O tremor das minhas mãos anuncia o assombro que me causa olhar para a figura que avistei. Em "um milímetro de um segundo" uma incômoda constatação aterriza em minha lembrança... pelo estômago começo a congelar até os ossos, tremor, calafrios, confusão mental. 

Olho para o espelho, mas não me vejo. Na verdade, revelada no reflexo está ela com seus olhos cintilantes de energia, o sorriso aberto exagerado, e sua obsessão de ser vista. Fecho os olhos, abro, observo minhas mãos com a sensação que elas não me pertencem. Mais calafrio, náusea, angústia.

Angústia que vira água, grito e que tenta sair de mim. Mas quanto mais tenta sair maior fica. 

De volta ao espelho eu respiro. "Calma, calma, calma, volte". Olho e encaro. Aos poucos a nitidez revela minha boca, meu queixo, nariz, meus olhos. Ela se foi. Culpa e alívio me ajudam a fazer a lista mental de como vou arrumar essa bagunça. Mais um recomeço.~

FRAGMENTOS DA IMAGEM

     A leitura do segundo texto também me informou uma possível chave de interpretação para preparar a ilustração que acompanha este post. Após a visualização de animações que fãs de Hamilton criaram nos últimos anos – quando, apesar do sucesso, o acesso a gravações do espetáculo era mais restrito – pensei em, também, fazer uma animação. 
    Assisti alguns tutoriais, verifiquei até o número de frames necessários para um vídeo de três minutos com uma movimentação, que eu julgasse, minimamente agradável. 195 quadros. Foi apenas quando comecei a recortar o canson da primeira gravura que me dei conta das horas que isso exigiria. Decidi realizar, então, uma colagem em papel fotográfico.

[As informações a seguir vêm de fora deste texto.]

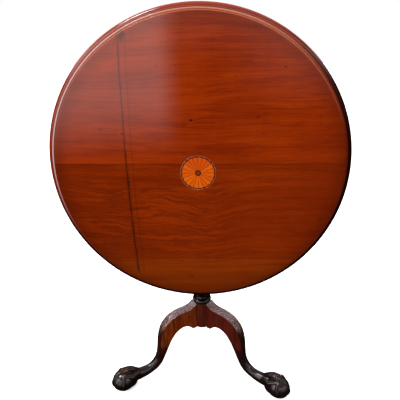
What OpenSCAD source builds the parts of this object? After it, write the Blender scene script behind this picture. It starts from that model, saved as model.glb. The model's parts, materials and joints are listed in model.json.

A ilustração original teria mais referências à Björk
Curiosidades: 

Os cabelos foram inspirados na obra Uzumaki, de Junji Ito, e as cores em Sunny, um dos quatro reis celestiais em Toriko, de Mitsutoshi Shimabukuro. A máscara da personagem foi inspirada levemente nas maquiagens da drag queen alemã Hungry, responsável por diversos dos make-ups de Björk.


Outros elementos, como o voo 815 da Oceanic Airlines ao fundo, vieram por, quando finalmente consegui tocar e cantar a canção, um avião ter passado e estar registrado na canção.